Adopting a more rational use of Continuous Integration with GitHub Actions

by Chris Cave-Ayland

In the Imperial RSE Team we make extensive use of continuous integration (CI) with
GitHub Actions. We use CI to ensure our projects build and are correct across a range of
scenarios (OS, python version, dependency version, etc.). Widely accepted wisdom is that
it is best practice to catch issues early via frequent and thorough CI rather than to
catch them later. This must however be set against the monetary and environment cost of
running unnecessary compute workloads on every push to GitHub. In particular, the
pricing structure of GitHub Actions means workloads run on Windows and MacOS are more
costly (certainly financially and presumably environmentally). This is particularly the
case for private repositories for which Imperial has a fixed budget of minutes.

Some recent issues with hanging GitHub Actions runners caused us to review our approach
to CI across our full set of projects. We decided there is no one size fits all
approach, but we should be more parsimonious in our use of CI by default whilst
reviewing the need for more comprehensive CI as issues arise in individual projects.

To come up with our new standard approach we considered the key points in development
where CI can be used. Under our typical development practices, there are four times
when CI workflows may be run.
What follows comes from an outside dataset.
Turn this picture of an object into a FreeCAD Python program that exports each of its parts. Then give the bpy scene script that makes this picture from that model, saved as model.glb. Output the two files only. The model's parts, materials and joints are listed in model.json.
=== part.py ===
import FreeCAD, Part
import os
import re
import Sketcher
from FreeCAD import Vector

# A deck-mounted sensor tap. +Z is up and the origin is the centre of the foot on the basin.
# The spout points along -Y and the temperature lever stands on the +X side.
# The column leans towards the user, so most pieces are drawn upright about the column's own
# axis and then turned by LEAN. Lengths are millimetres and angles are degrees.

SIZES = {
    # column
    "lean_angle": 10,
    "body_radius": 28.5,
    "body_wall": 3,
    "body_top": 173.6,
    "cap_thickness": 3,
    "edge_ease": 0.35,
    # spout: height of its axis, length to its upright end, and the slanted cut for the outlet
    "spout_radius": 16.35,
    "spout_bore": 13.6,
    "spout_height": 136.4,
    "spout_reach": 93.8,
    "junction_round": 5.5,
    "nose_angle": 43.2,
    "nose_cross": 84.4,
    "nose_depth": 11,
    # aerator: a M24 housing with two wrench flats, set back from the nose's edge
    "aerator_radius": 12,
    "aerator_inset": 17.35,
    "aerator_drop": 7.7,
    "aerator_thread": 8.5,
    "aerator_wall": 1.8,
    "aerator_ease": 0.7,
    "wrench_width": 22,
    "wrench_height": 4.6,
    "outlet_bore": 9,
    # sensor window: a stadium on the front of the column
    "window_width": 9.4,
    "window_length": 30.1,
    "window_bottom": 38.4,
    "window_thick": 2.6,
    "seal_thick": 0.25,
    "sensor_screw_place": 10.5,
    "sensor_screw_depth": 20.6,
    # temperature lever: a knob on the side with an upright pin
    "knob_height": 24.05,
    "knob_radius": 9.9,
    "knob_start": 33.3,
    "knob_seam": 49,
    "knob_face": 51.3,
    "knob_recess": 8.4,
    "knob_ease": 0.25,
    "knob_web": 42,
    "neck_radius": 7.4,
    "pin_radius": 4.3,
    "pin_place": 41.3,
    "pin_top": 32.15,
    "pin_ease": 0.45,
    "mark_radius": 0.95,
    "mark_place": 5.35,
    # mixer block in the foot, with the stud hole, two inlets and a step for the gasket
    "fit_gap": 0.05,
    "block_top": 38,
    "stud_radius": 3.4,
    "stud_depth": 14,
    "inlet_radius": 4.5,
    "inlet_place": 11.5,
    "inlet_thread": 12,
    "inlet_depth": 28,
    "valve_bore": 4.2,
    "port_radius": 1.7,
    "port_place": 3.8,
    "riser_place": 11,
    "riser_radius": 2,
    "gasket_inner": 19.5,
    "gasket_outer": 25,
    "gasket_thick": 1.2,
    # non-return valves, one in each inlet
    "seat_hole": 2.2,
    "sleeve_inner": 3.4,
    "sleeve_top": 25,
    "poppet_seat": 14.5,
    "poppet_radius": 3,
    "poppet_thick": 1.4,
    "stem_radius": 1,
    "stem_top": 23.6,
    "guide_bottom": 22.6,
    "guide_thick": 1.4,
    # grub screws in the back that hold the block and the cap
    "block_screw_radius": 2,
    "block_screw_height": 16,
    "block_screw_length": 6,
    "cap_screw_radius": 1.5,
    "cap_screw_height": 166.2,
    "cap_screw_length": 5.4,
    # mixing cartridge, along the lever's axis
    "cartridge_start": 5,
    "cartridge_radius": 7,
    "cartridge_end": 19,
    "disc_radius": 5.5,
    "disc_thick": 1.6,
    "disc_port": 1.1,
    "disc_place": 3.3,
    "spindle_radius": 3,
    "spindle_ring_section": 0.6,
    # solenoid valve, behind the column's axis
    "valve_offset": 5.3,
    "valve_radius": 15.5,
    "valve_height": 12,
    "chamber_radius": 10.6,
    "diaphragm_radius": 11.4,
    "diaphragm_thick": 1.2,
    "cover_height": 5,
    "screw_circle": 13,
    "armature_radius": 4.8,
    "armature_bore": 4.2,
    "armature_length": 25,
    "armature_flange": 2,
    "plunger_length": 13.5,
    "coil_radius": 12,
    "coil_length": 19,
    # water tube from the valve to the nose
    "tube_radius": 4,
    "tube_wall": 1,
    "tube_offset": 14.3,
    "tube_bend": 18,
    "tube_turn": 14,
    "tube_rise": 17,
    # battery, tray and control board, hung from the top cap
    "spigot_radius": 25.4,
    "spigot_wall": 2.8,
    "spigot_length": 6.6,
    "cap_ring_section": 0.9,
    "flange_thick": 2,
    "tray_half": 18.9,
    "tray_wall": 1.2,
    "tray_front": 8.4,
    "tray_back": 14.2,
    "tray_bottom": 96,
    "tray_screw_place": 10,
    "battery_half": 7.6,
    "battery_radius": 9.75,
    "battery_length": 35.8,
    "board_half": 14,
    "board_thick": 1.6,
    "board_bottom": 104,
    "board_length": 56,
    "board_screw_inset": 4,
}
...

Decreasing in frequency of occurrence:

      • Push to feature branches.
      • (non-draft) Pull request against primary development branch.
      • Push to primary development branch.
      • Before release.

The most parsimonious viable approach to CI that we landed was:

      • Not running workflows on pushes to feature branches.
      • Running QA and test workflows under a single scenario (eg. in Linux with Python 3.12) on pull request.
      • Not running workflows on pushes to primary development branch.
      • Running test workflows under a full range of scenarios before release.
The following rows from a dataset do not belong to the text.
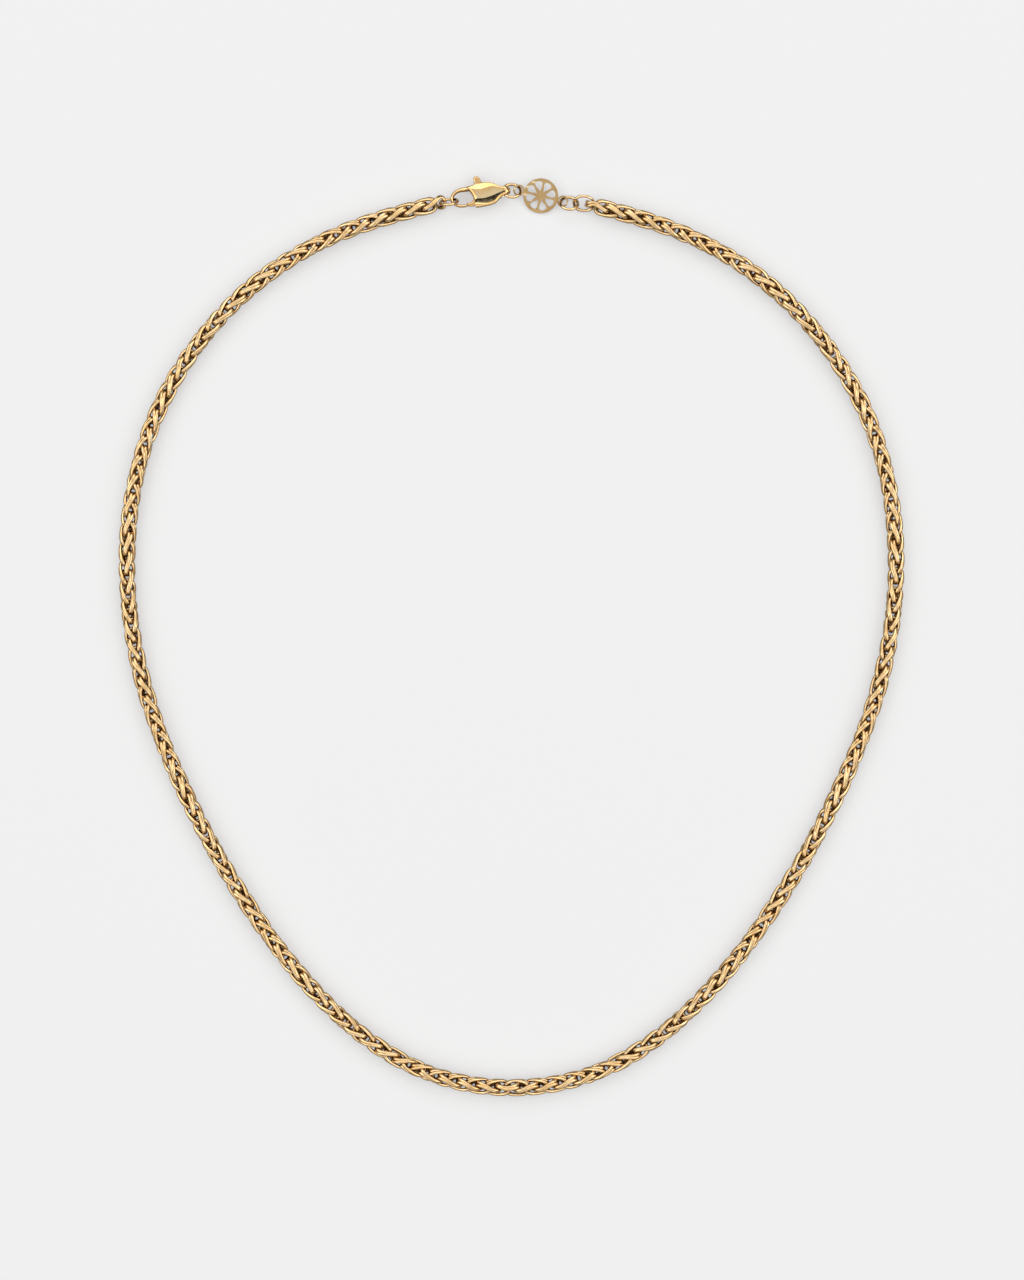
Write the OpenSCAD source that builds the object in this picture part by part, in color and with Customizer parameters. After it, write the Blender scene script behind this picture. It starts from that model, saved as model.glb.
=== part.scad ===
// Wheat chain necklace, closed by its lobster clasp and lying flat as one whole loop.
// X runs to the right, Y towards the clasp, Z up from the surface; sizes are in millimetres.
// The origin is on the surface, under the middle of the loop.

/* [Chain] */
// Outer width of the chain
chain_w = 3.66; // [3.4:0.02:3.8]
// Wire of the loop at each end of the chain
end_loop_wire = 0.8; // [0.7:0.05:0.9]
// Outer width of that loop
end_loop_w = 3.3; // [3.2:0.05:3.4]

/* [Rings] */
// Wire of every ring
ring_wire = 0.6; // [0.54:0.02:0.62]
// Outer diameter of the two round rings and of the ring in the hook
ring_d = 4.3; // [4.2:0.05:4.4]
// Length of the slightly long ring at the right end of the chain
long_ring_l = 4.8; // [4.7:0.05:4.9]

/* [Clasp] */
// Thickness of the clasp's body
clasp_t = 3.0; // [2.8:0.1:3.2]
// Thickness of the lever inside the body
lever_t = 1.0; // [0.8:0.05:1.05]
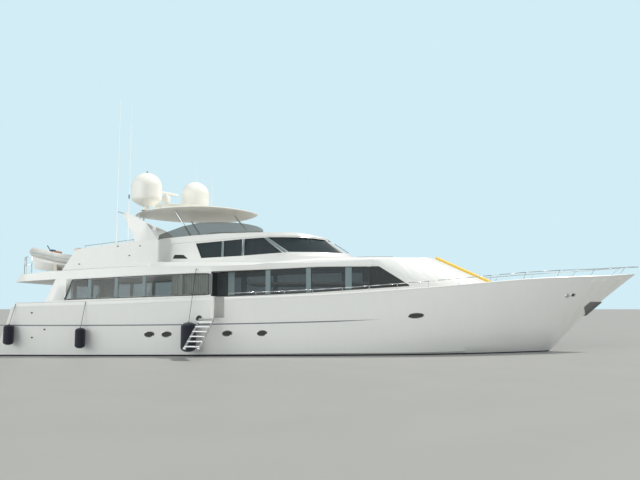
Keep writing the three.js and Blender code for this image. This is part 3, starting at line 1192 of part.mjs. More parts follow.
const TENDER_Y = -1500;
const TENDER_TUBE = 200;
const TENDER_SECTIONS = [
  { x: -12920, half: 30, keel: 4280, chine: 4400, rail: 4500 },
  { x: -12830, half: 90, keel: 3760, chine: 4250, rail: 4470 },
  { x: -12500, half: 260, keel: 3690, chine: 4120, rail: 4420 },
  { x: -12100, half: 400, keel: 3680, chine: 4020, rail: 4330 },
  { x: -11700, half: 480, keel: 3680, chine: 3950, rail: 4220 },
  { x: -11000, half: 520, keel: 3700, chine: 3900, rail: 4080 },
  { x: -8650, half: 560, keel: 3840, chine: 4030, rail: 4080 },
];
const tenderRoute = [
  [-8620, 660, 4130], [-10000, 660, 4130], [-11000, 660, 4150], [-11600, 640, 4240], [-12180, 570, 4370],
  [-12600, 380, 4470], [-12880, 0, 4540],
];
function tenderTube(radius) {
  const route = [...tenderRoute, ...tenderRoute.slice(0, -1).reverse().map(([x, y, z]) => [x, -y, z])];
  return pipe(route.map(([x, y, z]) => [x, y + TENDER_Y, z]), radius, 32, 10);
}
add('tender_tube', RUBBER_GREY, tenderTube(TENDER_TUBE));
// The V-bottomed hull of the tender, its bottom lowered by drop.
function tenderShape(drop) {
  return loftAlong(TENDER_SECTIONS.map((row) => row.x), (x) => {
    const [half, keel, chine, rail] = ['half', 'keel', 'chine', 'rail'].map((column) => (
      at(TENDER_SECTIONS, column, x)));
    return [[TENDER_Y, keel - drop], [TENDER_Y + half, chine - drop], [TENDER_Y + half, rail],
      [TENDER_Y - half, rail], [TENDER_Y - half, chine - drop]];
  });
}
add('tender_hull', WHITE, cut(tenderShape(0), tenderTube(TENDER_TUBE + 1)));
const TENDER_FLOOR_Z = 4080 + GAP;
const CONSOLE_HALF = 300;
add('tender_console', NAVY, join(
  box(-11000, -10700, TENDER_Y - CONSOLE_HALF, TENDER_Y + CONSOLE_HALF, TENDER_FLOOR_Z, 4700),
  box(-10700, -10100, TENDER_Y - CONSOLE_HALF, TENDER_Y + CONSOLE_HALF, TENDER_FLOOR_Z, 4460),
));
add('tender_motor', NAVY, join(
  box(-8649, -8330, TENDER_Y - 180, TENDER_Y + 180, 4300, 4850),
  box(-8560, -8440, TENDER_Y - 60, TENDER_Y + 60, 3860, 4300),
  box(-8650 + GAP, -8560, TENDER_Y - 80, TENDER_Y + 80, 3980, 4110),
));
const CHOCK_TOP_Z = 4000;
for (const [name, x] of [['tender_chock_aft', -11700], ['tender_chock_forward', -9200]]) {
  const block = loftAlong([x - 60, x + 60], (px) => [
    [TENDER_Y - 480, deckTop(px) + GAP], [TENDER_Y + 480, deckTop(px) + GAP], [TENDER_Y + 480, CHOCK_TOP_Z],
    [TENDER_Y - 480, CHOCK_TOP_Z],
  ]);
  add(name, OFF_WHITE, cut(block, tenderShape(GAP), box(x - 100, x + 100, TENDER_Y - 400, TENDER_Y + 400,
    CHOCK_TOP_Z - 40, CHOCK_TOP_Z + 100)));
}

// Ground tackle

function windlass() {
  const foot = at(DECK_SECTIONS, 'deckZ', 11400) + GAP;
  return join(box(11100, 11400, -170, 170, foot, foot + 120), turned([[0, foot + 100], [120, foot + 100],
    [80, foot + 180], [110, foot + 240], [0, foot + 250]], 11250, 0, 14));
}
add('windlass', STAINLESS, windlass());

// The anchor is housed against the stem: a shank that stands up it, and flukes folded back along the hull.
const ANCHOR_FOOT_Z = 1650;
const ANCHOR_HEAD_Z = 2290;
const FLUKE_REACH = 620;
const FLUKE_THICK = 40;
const [STEM_LOW, STEM_HIGH] = HULL_SECTIONS.slice(8, 10);
const stemSlope = (STEM_HIGH.x - STEM_LOW.x) / (STEM_HIGH.keel - STEM_LOW.keel);
const stemX = (z) => STEM_LOW.x + (z - STEM_LOW.keel) * stemSlope;
function anchor() {
  const ahead = (z, distance) => [stemX(z) + distance, z];
  const shank = sidePlate([ahead(ANCHOR_FOOT_Z, -40), ahead(ANCHOR_HEAD_Z, -40), ahead(ANCHOR_HEAD_Z, 90),
    ahead(ANCHOR_FOOT_Z, 90)], -32, 32);
  const flukes = sidePlate([
    ahead(ANCHOR_FOOT_Z, 120), ahead(ANCHOR_HEAD_Z, 120), ahead(ANCHOR_HEAD_Z, -FLUKE_REACH),
    ahead(ANCHOR_HEAD_Z - 250, -FLUKE_REACH),
  ], -FAR_OUT, FAR_OUT);
  return join(shank, flukes.intersect(moved(shell, FLUKE_THICK, 0, 0)));
}
add('anchor', STAINLESS, cut(anchor(), moved(shell, GAP, 0, 0)));

export default yacht;
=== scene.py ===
"""A raised-pilothouse motor yacht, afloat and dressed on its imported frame.

Metres. +X runs to the bow, +Y to port, +Z up; the floor is at the waterline, Z = 0.
Every new piece is a surface worked out from a formula on a grid, and each docstring gives the formula.
"""

import math

import bmesh
import bpy
import numpy as np
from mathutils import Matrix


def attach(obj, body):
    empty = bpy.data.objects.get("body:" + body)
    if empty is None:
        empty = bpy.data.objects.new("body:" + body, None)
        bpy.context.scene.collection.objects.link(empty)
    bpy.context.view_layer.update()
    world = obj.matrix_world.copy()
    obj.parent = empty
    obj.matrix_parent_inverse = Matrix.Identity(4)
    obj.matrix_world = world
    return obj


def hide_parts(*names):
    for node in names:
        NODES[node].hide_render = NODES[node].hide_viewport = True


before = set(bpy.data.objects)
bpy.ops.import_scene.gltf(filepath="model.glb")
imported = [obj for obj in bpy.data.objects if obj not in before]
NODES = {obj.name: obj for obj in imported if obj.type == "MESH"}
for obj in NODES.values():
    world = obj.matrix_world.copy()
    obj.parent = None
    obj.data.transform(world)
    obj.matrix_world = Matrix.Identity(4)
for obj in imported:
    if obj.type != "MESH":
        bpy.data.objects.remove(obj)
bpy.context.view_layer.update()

# Tables of the boat's own sections, aft to forward.

# x, keel z, chine y, chine z, knuckle y, knuckle z, sheer y, sheer z
HULL = np.array([
    [-13.86, -0.90, 2.720, 0.050, 2.880, 1.295, 2.950, 2.050],
    [-10.00, -1.15, 2.890, 0.060, 3.060, 1.295, 3.120, 2.150],
    [-5.00, -1.25, 2.950, 0.080, 3.130, 1.340, 3.200, 2.325],
    [0.00, -1.28, 2.880, 0.120, 3.140, 1.450, 3.250, 2.540],
    [4.00, -1.24, 2.450, 0.120, 2.960, 1.610, 3.130, 2.810],
    [7.00, -1.08, 1.720, 0.160, 2.440, 1.760, 2.760, 3.060],
    [9.00, -0.78, 1.000, 0.240, 1.880, 1.880, 2.350, 3.240],
    [10.65, 0.00, 0.420, 0.500, 1.270, 2.010, 1.850, 3.355],
    [12.00, 1.33, 0.100, 1.480, 0.700, 2.230, 1.350, 3.420],
    [13.20, 2.31, 0.060, 2.390, 0.260, 2.640, 0.850, 3.470],
    [14.15, 3.05, 0.035, 3.090, 0.090, 3.180, 0.400, 3.540],
    [14.83, 3.55, 0.022, 3.562, 0.030, 3.576, 0.045, 3.595],
])
HULL_AFT, HULL_FORWARD = HULL[0, 0], HULL[-1, 0]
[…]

From this starting point we can revise the extent of testing performed at each stage
based on experiences on the project e.g. if we consistently experience issues with a
particular OS at release time then we can consider testing on that more frequently.

The above has wider implications for our development practices:

      • Branch protection rules must be used to prevent direct pushes to main/dev and to require “branches to be up to date before merging” and these should be adhered to strictly.
      • Account for potential issues arising around releases. You should build in time/manage expectations to fix anything that might come up.

We also identified several other key best practices that help reduce our footprint:

      • The default timeout for workflows on GitHub hosted runners is 6 hours. This is far larger than it needs to be and in the event of a hanging runner can be very expensive. All jobs should have reduced a timeout set (unfortunately this has to be done on a per-job basis), but especially those on non-linux runners.
      • Use caching wherever possible. This can be particularly useful for Python dependencies or build artifacts (via ccache).
      • Consider carefully what OS’s, Python versions, etc. your project actually needs to support and only test against those. Also bear in mind that it may not be necessary to do a full “matrix” of tests e.g. all different OS’s with all different Python versions.
      • Enable manual execution of workflows (via the `workflow_dispatch` trigger) so you can run things as desired. This may be useful to e.g. get early warning of issues before attempting to create a release or to force checks to run against a draft PR.

In summary, CI is a valuable tool to ensure the correctness of software projects, but
there is some low hanging fruit ready to pick to make a more rational use of it
saving time, money and reducing the environmental impact of the process.